▸ EXERCISE DETAILS
Set down the lines from the one containing "Recreate this object" to the one containing "# as seen from", both lines included, exactly as they stand and with no other lines.

[Records with modeling code]
___

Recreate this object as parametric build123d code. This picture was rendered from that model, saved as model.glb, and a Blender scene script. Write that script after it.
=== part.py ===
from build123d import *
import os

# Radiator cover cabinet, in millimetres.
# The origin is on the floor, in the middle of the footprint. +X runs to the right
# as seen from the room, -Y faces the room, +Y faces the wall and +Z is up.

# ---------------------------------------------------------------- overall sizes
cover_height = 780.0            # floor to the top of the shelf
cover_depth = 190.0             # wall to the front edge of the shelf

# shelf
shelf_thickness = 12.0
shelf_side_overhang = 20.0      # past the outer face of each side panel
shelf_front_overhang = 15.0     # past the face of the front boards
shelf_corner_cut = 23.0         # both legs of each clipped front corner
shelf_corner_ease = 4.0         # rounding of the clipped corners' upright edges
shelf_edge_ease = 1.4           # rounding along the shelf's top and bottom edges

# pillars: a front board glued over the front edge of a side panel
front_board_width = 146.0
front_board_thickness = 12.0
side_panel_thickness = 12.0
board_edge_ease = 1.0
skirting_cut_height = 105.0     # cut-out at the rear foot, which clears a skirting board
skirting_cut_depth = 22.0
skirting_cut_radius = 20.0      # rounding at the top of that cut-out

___

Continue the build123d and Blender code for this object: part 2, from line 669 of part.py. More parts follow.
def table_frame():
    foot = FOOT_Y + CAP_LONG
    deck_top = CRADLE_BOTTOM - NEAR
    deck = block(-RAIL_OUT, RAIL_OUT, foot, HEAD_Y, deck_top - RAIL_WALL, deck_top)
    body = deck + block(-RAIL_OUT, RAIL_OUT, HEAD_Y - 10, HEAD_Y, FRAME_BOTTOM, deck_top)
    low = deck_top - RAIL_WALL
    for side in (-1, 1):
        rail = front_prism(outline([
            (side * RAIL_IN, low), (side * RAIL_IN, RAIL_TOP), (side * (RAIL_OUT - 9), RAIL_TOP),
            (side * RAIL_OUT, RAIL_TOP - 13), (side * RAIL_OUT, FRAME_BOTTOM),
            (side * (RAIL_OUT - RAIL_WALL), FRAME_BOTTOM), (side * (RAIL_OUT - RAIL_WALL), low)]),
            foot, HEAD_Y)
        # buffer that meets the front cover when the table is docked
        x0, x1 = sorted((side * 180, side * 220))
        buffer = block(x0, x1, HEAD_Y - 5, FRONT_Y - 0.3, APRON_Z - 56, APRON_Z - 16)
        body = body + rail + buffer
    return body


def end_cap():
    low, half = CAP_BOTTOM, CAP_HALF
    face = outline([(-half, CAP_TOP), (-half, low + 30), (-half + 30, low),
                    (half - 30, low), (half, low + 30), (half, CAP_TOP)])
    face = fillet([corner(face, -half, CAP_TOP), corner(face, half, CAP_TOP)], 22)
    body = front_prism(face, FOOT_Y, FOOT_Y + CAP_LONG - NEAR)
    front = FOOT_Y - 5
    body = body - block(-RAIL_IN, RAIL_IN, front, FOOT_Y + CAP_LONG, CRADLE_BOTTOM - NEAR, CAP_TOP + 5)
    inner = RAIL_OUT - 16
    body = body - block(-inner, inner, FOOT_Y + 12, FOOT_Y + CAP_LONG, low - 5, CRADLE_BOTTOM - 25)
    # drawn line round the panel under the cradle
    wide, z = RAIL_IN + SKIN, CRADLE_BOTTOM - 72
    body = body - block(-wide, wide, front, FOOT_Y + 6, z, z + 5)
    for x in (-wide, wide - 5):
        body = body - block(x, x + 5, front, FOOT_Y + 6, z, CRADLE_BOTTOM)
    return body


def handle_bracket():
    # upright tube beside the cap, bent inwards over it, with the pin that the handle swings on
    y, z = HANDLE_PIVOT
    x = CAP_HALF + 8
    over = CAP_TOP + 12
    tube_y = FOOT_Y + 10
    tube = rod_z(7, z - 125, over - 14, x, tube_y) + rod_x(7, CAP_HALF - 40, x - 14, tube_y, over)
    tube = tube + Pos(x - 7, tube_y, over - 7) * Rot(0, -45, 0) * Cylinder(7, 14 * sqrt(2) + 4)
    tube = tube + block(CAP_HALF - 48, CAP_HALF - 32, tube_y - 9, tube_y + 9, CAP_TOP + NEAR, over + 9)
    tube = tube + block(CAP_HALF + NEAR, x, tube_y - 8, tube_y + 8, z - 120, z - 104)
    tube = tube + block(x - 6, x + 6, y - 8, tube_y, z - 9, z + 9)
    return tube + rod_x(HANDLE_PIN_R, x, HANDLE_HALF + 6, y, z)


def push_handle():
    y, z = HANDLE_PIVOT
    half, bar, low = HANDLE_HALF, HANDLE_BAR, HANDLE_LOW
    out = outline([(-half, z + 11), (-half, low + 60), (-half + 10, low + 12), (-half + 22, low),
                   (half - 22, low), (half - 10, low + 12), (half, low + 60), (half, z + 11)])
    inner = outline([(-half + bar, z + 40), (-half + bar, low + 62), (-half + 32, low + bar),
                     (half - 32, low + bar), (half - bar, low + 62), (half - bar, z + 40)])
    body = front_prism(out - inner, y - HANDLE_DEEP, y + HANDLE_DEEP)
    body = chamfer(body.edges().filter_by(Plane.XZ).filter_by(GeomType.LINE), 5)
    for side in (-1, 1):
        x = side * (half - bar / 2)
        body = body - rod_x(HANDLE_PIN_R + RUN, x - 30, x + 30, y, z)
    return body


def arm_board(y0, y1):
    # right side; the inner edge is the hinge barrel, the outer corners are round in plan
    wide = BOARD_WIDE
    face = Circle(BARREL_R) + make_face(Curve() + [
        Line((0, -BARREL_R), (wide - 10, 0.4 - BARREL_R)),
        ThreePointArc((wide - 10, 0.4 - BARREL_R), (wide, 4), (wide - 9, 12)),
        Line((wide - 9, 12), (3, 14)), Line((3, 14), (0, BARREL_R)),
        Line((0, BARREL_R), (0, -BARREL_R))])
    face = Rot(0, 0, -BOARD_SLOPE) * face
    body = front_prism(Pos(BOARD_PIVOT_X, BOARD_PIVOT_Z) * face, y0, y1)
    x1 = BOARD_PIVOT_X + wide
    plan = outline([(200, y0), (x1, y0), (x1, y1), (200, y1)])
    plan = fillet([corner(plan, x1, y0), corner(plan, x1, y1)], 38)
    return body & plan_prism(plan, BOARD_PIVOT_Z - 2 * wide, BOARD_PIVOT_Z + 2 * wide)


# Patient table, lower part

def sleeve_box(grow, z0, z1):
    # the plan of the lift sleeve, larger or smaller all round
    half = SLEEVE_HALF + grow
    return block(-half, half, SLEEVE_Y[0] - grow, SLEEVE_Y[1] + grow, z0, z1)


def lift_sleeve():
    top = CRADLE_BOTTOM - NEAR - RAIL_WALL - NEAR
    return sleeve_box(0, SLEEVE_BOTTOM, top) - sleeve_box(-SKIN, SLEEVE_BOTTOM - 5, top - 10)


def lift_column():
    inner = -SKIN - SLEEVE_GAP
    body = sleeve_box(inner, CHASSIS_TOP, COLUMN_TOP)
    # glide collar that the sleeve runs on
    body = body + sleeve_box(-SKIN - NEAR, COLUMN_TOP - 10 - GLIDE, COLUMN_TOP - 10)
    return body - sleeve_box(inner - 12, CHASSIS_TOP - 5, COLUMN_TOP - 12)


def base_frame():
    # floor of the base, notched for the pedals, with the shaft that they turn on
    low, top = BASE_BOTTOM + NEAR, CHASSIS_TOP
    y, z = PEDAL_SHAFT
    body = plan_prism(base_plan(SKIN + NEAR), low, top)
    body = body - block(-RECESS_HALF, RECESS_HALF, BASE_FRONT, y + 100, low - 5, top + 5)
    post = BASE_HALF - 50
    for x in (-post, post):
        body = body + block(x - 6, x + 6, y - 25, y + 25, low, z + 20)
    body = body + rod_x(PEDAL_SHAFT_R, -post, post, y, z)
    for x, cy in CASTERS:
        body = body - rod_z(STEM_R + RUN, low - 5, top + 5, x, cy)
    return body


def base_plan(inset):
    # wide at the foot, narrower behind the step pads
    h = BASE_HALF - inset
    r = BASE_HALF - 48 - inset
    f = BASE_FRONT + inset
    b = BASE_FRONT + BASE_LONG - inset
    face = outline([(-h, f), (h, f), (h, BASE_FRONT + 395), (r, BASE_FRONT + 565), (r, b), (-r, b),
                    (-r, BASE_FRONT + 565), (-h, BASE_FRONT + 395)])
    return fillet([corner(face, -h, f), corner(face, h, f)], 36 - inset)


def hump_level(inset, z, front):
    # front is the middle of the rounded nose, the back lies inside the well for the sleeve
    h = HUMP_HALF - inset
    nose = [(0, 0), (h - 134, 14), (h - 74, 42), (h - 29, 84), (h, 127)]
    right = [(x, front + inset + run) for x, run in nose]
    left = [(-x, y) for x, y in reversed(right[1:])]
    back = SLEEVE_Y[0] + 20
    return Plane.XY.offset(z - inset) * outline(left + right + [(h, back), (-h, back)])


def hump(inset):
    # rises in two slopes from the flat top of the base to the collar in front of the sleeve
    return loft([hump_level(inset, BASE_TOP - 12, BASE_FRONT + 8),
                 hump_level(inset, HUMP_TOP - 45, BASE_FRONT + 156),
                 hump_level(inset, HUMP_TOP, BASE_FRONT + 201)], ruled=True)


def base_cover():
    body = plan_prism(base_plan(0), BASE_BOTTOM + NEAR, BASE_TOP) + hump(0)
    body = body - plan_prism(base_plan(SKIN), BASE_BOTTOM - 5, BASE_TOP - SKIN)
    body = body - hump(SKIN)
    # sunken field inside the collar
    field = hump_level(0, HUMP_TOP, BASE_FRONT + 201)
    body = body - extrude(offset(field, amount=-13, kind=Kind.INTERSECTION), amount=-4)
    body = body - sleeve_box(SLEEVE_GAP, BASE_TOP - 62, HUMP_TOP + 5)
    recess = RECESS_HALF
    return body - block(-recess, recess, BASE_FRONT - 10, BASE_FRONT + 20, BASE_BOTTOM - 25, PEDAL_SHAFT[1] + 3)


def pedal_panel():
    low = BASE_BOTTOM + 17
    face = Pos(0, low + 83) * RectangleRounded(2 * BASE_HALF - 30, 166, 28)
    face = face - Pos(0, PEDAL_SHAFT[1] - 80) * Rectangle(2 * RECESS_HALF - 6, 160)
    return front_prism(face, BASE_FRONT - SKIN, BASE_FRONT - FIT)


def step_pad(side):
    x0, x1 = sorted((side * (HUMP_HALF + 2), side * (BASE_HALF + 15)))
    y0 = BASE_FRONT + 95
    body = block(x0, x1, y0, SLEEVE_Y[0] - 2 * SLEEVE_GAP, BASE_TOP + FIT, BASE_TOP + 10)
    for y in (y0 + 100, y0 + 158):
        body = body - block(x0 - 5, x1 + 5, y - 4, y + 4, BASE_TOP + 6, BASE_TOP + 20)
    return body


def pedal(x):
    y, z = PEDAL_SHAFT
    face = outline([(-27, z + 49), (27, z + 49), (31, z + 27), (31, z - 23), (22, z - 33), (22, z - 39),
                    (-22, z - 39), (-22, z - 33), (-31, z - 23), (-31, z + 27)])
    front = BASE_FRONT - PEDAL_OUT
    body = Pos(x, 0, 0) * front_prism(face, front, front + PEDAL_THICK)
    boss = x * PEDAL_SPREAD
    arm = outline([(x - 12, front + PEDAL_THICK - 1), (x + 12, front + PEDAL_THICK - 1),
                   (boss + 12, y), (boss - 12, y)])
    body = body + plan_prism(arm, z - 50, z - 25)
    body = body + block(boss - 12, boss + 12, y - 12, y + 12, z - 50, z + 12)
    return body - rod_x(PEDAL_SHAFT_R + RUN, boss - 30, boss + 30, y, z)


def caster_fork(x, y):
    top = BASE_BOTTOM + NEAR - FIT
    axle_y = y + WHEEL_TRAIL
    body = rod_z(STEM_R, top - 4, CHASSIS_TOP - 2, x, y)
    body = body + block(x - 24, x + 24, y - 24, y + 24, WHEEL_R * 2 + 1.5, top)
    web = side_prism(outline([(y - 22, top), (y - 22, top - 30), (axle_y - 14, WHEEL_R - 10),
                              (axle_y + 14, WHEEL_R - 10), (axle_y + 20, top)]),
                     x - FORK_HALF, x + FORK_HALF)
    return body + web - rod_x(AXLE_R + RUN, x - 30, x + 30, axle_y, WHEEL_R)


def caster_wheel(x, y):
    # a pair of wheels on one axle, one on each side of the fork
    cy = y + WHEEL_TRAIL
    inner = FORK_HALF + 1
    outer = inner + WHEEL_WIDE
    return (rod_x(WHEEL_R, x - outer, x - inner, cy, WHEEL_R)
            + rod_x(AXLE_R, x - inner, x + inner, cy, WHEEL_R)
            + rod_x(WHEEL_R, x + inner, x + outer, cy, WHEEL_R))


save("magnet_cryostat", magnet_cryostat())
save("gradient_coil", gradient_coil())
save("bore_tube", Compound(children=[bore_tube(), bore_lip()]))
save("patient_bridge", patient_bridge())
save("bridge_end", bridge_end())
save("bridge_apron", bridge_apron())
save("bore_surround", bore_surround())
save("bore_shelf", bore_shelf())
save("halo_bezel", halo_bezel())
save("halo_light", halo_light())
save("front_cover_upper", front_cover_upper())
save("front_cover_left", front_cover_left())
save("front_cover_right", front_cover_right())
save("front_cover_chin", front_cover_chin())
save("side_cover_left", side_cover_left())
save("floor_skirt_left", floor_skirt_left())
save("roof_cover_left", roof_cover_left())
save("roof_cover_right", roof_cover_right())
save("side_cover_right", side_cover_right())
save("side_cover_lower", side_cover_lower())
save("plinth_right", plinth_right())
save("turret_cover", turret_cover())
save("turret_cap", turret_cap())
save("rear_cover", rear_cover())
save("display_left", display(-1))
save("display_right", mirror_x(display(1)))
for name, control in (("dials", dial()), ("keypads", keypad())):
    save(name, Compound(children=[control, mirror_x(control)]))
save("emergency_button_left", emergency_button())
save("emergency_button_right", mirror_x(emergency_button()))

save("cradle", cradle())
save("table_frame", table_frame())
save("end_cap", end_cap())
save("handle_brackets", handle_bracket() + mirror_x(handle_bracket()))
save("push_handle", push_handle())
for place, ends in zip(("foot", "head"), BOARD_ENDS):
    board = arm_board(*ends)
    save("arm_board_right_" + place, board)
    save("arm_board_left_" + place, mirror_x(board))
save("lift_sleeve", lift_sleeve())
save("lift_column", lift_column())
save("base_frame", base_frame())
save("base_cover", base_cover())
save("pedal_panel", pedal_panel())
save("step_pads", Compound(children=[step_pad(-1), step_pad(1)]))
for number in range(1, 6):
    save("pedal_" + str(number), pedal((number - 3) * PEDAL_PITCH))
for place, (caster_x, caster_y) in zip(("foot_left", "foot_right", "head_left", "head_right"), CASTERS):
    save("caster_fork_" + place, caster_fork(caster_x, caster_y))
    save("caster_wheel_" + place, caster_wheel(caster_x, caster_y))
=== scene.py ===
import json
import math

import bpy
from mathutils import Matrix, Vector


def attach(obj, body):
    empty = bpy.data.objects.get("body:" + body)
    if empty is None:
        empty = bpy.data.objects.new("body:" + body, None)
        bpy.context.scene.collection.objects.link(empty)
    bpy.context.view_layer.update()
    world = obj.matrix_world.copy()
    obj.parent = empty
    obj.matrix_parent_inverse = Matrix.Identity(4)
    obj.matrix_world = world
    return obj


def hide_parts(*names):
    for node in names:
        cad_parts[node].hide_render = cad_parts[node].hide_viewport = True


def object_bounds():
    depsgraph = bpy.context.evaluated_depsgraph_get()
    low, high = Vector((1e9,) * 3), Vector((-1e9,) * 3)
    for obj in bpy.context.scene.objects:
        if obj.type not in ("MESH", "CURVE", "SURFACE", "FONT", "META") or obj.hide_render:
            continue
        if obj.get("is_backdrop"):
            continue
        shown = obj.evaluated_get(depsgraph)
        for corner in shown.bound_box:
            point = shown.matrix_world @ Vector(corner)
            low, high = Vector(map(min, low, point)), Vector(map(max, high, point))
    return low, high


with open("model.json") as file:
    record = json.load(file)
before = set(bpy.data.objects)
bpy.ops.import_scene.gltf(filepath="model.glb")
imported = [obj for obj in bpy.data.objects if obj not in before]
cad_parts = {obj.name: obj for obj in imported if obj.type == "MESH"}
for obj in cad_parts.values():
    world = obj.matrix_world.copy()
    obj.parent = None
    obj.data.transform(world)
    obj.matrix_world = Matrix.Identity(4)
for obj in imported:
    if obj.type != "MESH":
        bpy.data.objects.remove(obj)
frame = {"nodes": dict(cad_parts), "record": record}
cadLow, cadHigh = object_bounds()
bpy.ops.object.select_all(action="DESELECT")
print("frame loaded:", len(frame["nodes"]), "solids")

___

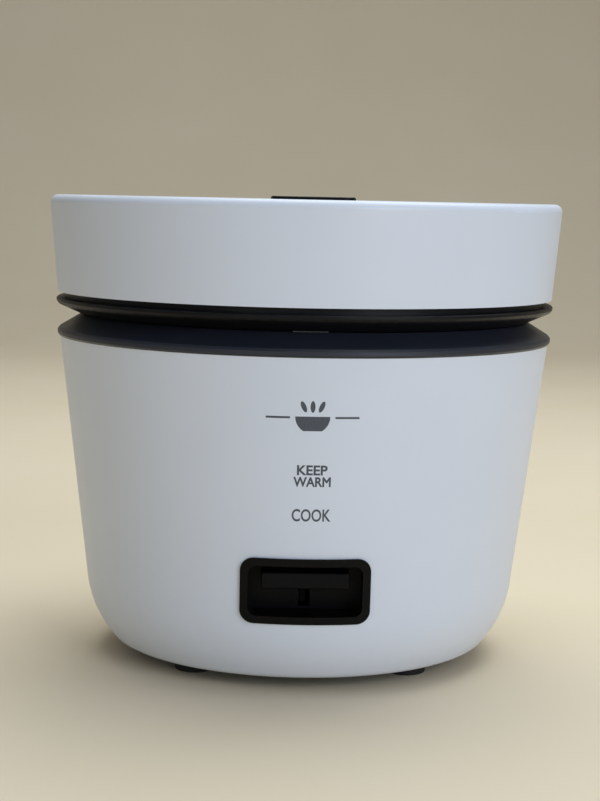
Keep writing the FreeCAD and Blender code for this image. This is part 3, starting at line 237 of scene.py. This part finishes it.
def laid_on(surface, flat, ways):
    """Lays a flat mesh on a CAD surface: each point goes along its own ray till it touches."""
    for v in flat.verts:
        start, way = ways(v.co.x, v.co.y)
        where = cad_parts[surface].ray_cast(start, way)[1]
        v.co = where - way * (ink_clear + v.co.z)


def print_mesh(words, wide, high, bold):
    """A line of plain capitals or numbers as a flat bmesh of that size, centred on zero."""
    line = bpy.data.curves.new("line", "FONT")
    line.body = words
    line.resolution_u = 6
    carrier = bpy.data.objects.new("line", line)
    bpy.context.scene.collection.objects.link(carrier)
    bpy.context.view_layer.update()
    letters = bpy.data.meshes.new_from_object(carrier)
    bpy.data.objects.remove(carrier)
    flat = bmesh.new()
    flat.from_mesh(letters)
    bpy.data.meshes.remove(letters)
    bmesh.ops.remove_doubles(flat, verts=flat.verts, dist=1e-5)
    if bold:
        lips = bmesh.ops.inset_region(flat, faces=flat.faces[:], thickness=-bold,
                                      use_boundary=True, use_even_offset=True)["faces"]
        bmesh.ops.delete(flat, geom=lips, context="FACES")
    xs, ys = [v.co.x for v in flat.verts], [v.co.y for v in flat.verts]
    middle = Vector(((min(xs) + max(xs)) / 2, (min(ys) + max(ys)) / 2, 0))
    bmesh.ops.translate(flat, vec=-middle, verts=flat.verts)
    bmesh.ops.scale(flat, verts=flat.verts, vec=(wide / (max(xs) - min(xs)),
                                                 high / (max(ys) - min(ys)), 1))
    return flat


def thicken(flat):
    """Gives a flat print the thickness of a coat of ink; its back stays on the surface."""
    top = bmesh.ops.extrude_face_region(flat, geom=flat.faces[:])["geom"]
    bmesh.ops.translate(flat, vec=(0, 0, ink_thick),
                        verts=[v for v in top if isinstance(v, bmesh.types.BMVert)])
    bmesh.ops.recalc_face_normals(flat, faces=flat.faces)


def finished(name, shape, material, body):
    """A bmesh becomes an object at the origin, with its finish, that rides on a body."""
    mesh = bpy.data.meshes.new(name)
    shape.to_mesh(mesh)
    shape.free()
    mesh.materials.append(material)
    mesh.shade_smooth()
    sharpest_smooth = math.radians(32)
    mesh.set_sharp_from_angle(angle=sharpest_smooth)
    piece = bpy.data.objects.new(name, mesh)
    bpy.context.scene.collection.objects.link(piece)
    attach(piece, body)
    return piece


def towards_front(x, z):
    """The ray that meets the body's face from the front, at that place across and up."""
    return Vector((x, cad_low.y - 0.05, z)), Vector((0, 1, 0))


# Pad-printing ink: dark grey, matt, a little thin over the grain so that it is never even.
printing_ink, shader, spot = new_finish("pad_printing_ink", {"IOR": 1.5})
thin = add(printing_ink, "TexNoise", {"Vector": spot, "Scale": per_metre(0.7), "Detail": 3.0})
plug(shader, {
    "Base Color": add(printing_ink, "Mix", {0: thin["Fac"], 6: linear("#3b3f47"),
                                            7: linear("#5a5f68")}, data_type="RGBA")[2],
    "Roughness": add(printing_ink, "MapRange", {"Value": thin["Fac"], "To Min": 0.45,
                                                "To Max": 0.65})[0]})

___

▸ EXPECTED ANSWER
Recreate this object as parametric build123d code. This picture was rendered from that model, saved as model.glb, and a Blender scene script. Write that script after it.
=== part.py ===
from build123d import *
import os

# Radiator cover cabinet, in millimetres.
# The origin is on the floor, in the middle of the footprint. +X runs to the right
# as seen from the room, -Y faces the room, +Y faces the wall and +Z is up.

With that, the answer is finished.